New Panama Canal offers new opportunities for U.S. agriculture

Almost one-third of U.S. corn, wheat and soybeans now transit the Panama Canal to reach Asian markets. Now, with the new $6 billion Panama Canal expansion completed, cargo capacity will double and could shorten travel distance from the U.S. Gulf Coast to Asia by some 5,000 nautical miles and seven to nine days.

“The original canal, which was complete 102 years ago, has been well maintained but the size of the locks no longer met the needs of global commerce, especially the size of ships,” said Mike Steenhoek, Executive Director of the Soy Transportation Coalition, who was in Panama for the Grand Opening of the expansion at the end of June. “For the Panama Canal to remain relevant in the 21st Century this new canal and the new larger locks were necessary.”

The larger ships, now able to use the Panamanian shortcut, will add additional revenue producing freight which will ultimately reduce the cost, per bushel, to American agriculture’s eventual customer.

“The new canal really has the potential to enhance the economics of a host of industries and we feel that agriculture is one of them,” Steenhoek said.

Economically speaking, the day of the ground breaking for the new canal expansion 10 years ago and the day that it opened for business are much different.
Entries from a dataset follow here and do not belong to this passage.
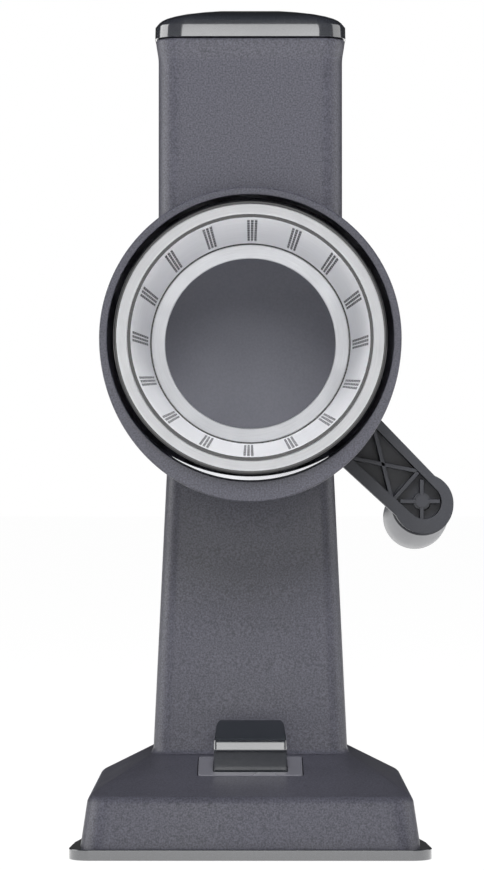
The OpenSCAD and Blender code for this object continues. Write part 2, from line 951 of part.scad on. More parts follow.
module crank_knob() {
    bore = grip_axle_radius + running_fit;
    round = 1.4;
    color("silver")
        grip_axis()
            rotate_extrude($fn = round_detail)
                polygon([[bore, grip_start], [grip_neck_radius - round, grip_start],
                    [grip_neck_radius, grip_start + round],
                    [(grip_neck_radius + grip_radius) / 2, grip_start + 0.4 * grip_length],
                    [grip_radius, grip_end - 0.2 * grip_length], [grip_radius, grip_end - round],
                    [grip_radius - round, grip_end], [knob_pocket_radius, grip_end],
                    [knob_pocket_radius, grip_end - knob_pocket_depth],
                    [bore, grip_end - knob_pocket_depth]]);
}

module knob_end_cap() {
    thickness = 2;
    color("lightgray")
        grip_axis()
            translate([0, 0, grip_end - thickness - 2 * seat_fit])
                cylinder(r = knob_pocket_radius - seat_fit, h = thickness, $fn = corner_detail);
}

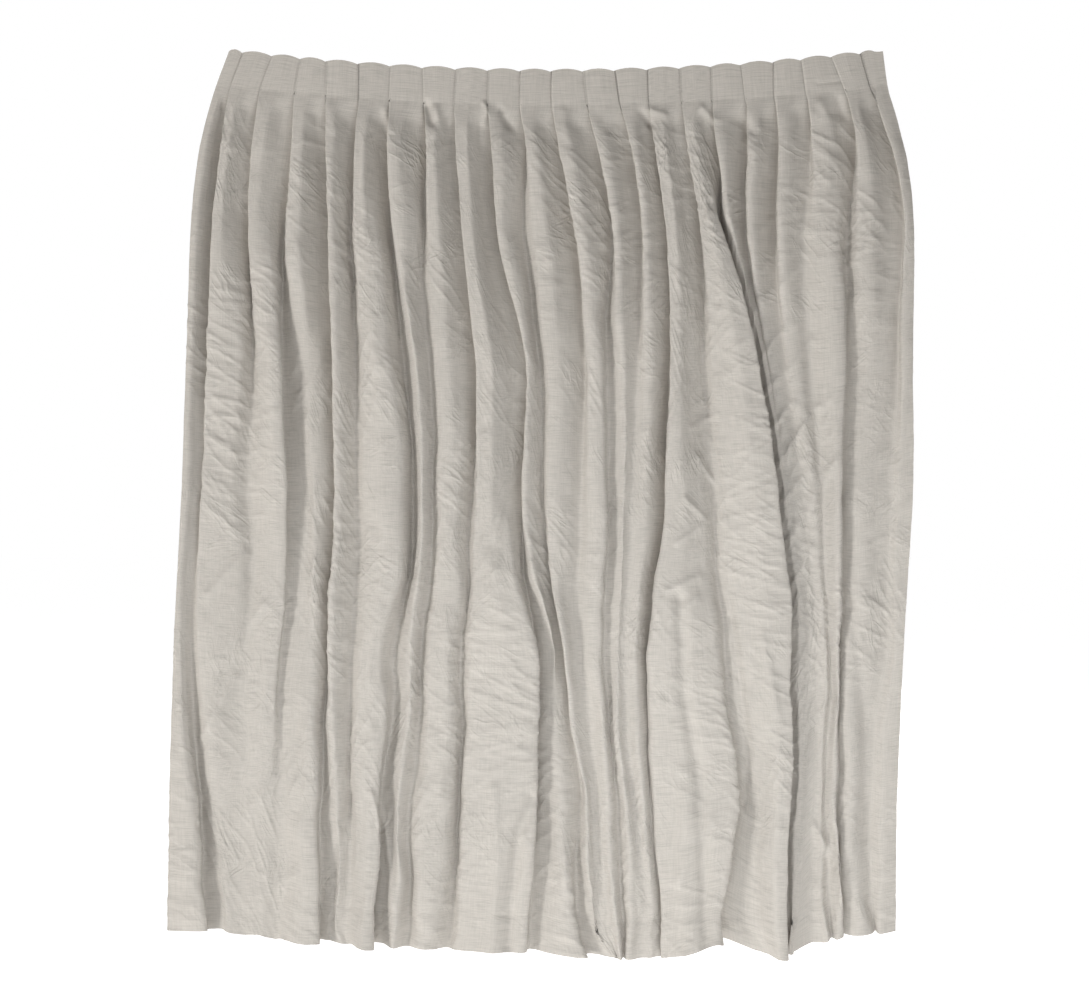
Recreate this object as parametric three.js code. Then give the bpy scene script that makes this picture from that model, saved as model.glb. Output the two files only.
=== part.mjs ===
// A pleated linen room curtain panel, hanging from its heading hooks.
// Millimetres. +X is the viewer's right, -Y faces the room, +Z is up.
// The origin is on the line that the hooks hang from, at the middle of the heading.
import * as THREE from 'three';

// Overall sizes
const HEADING_WIDTH = 1792;
const FINISHED_LENGTH = 2410;
const PLEATS = 22;
const HEADING_DIP = 56; // the ends of the heading stand this much above its middle
const FOLD_DEPTH = 108; // front to back of the open folds, at the foot

// How far each side edge stands out past the end of the heading
const SHOULDER_DROP = 350; // the shoulder is reached this far below the top edge
const SHOULDER_LEFT = 98;
const SHOULDER_RIGHT = 86;
const FOOT_LEFT = 164;
const FOOT_RIGHT = 34;

// Cloth, its hems and what the heading holds
const CLOTH = 1.2;
const SIDE_HEM_WIDTH = 50;
const BOTTOM_HEM_DEPTH = 100;
const HEADING_DEPTH = 94;
const PLEAT_RISE = 8; // front to back of one pressed pleat
const TUCK = 0.88; // share of a pleat, from its fold, at which the cloth tucks under the next
const STIFFENER = 0.8;
const STIFFENER_INSET = 3;
const TAPE = 1.0;
const TAPE_INSET = 10; // from the heading's top edge and from its lower stitch line
const SEAMS = [PLEATS / 3, 2 * PLEATS / 3]; // seam places, counted in pleats from the left
const GAP = 0.3; // between pieces that are sewn together
const HEM_BREAK = 2; // between the end of a side hem and the bands above and below it
const OPEN_ROWS = 7; // rows of the cloth's grid between the heading and the bottom hem

// Hooks
const HOOK_WIRE = 2.5;
const HOOK_MOUTH = 8; // inside the crook, front to back
const HOOK_RETURN = 12; // how far the crook comes down again behind
const HOOK_SHANK = 45;
const HOOK_POINT = 4;
const HOOK_DROP = 40; // from the heading's top edge down to the hook's seat
const HOOK_END_INSET = 0.35; // of a pleat, from each end of the heading
const PLEATS_PER_HOOK = 2;

// Covered weights and the blank label
const WEIGHT = 2.4;
const WEIGHT_WIDTH = 34;
const WEIGHT_HEIGHT = 40;
const WEIGHT_LIFT = 20; // from the bottom fold
const WEIGHT_END_INSET = 24;
const LABEL = 0.4;
const LABEL_WIDTH = 30;
const LABEL_HEIGHT = 60;
const LABEL_LIFT = 260; // from the bottom fold

const LINEN = { color: 0xb9b1a6, roughness: 0.95, metalness: 0 };
const BUCKRAM = { color: 0xe4dfd4, roughness: 0.9, metalness: 0 };
const TAPE_WHITE = { color: 0xe9e6df, roughness: 0.9, metalness: 0 };
const HOOK_NYLON = { color: 0xf2f1ec, roughness: 0.45, metalness: 0 };
const WEIGHT_COVER = { color: 0xdcd6cb, roughness: 0.9, metalness: 0 };
const LABEL_WHITE = { color: 0xf4f2ee, roughness: 0.8, metalness: 0 };

const PITCH = HEADING_WIDTH / PLEATS;
const TAPE_BACK_Y = -(HOOK_MOUTH / 2 + HOOK_WIRE + GAP);
const HEADING_BACK_Y = TAPE_BACK_Y - TAPE - GAP;
const HEADING_FRONT_Y = HEADING_BACK_Y - STIFFENER - GAP - CLOTH;
const FOLDS_MID_Y = HEADING_FRONT_Y - PLEAT_RISE / 2;
const TOP_Z = HOOK_DROP;

const panel = new THREE.Group();

function addMesh(name, geometry, finish) {
  const mesh = new THREE.Mesh(geometry, new THREE.MeshStandardMaterial(finish));
  mesh.name = name;
  panel.add(mesh);
  return mesh;
}

// The top edge of the heading is a shallow curve, lowest in the middle.
function riseAt(x) {
  return HEADING_DIP * (2 * x / HEADING_WIDTH) ** 2;
}

function headingX(pleat) {
  return (pleat / PLEATS - 0.5) * HEADING_WIDTH;
}

// x of a place on the panel, counted in pleats from the left, at a drop below the top edge.
function panelX(pleat, drop) {
  const shoulder = THREE.MathUtils.smoothstep(drop, 0, SHOULDER_DROP);
  const foot = THREE.MathUtils.smoothstep(drop, SHOULDER_DROP, FINISHED_LENGTH);
  const left = SHOULDER_LEFT * shoulder + (FOOT_LEFT - SHOULDER_LEFT) * foot;
  const right = SHOULDER_RIGHT * shoulder + (FOOT_RIGHT - SHOULDER_RIGHT) * foot;
  const across = pleat / PLEATS;
  return headingX(pleat) - left * (1 - across) + right * across;
}

// Front to back place of one pressed knife pleat: 1 at its fold, 0 where it tucks under the next.
function pressedPleat(pleat) {
  const along = pleat - Math.floor(pleat + 1e-9);
  return along <= TUCK ? 1 - along / TUCK : (along - TUCK) / (1 - TUCK);
}

// y of the cloth's front face. Pressed pleats open below the heading into soft folds, two pleats wide.
function frontY(pleat, drop) {
  const pressed = HEADING_FRONT_Y - PLEAT_RISE * pressedPleat(pleat);
  const open = THREE.MathUtils.smoothstep(drop, HEADING_DEPTH, FINISHED_LENGTH * 0.6);
  const wander = 0.5 * Math.sin(1.1 * pleat + 2 * drop / FINISHED_LENGTH);
  const fold = FOLDS_MID_Y - FOLD_DEPTH / 2 * Math.cos(Math.PI * pleat + wander);
  return THREE.MathUtils.lerp(pressed, fold, open);
}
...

This is a concern for canal investors.

“Even after the retraction of the global economy in 2008, we’re still trying to dig ourselves out of it,” Steenhoek said. “The Panama Canal also has competition to keep in mind and currently they do not have an elevated negotiating position with their customers, so they’ll have to really work to remain competitive which is also good for agriculture in the U.S.”

With the expansion of the Panama Canal, American commodities like corn and soybeans will be loaded from the key export region of the Mississippi Gulf at almost double the rate, almost 2 million bushels more per vessel, then ships that traveled the original canal.

“When you’re operating in a commodity industry like agriculture there’s not a lot of product differentiation between what we produce in the U.S. and what is produced in South America,” Steenhoek said. “Success is largely a function of being able to get products to our customers at the lowered cost and the most reliable fashion. The Panama Canal expansion will help preserve our competitive advantage.”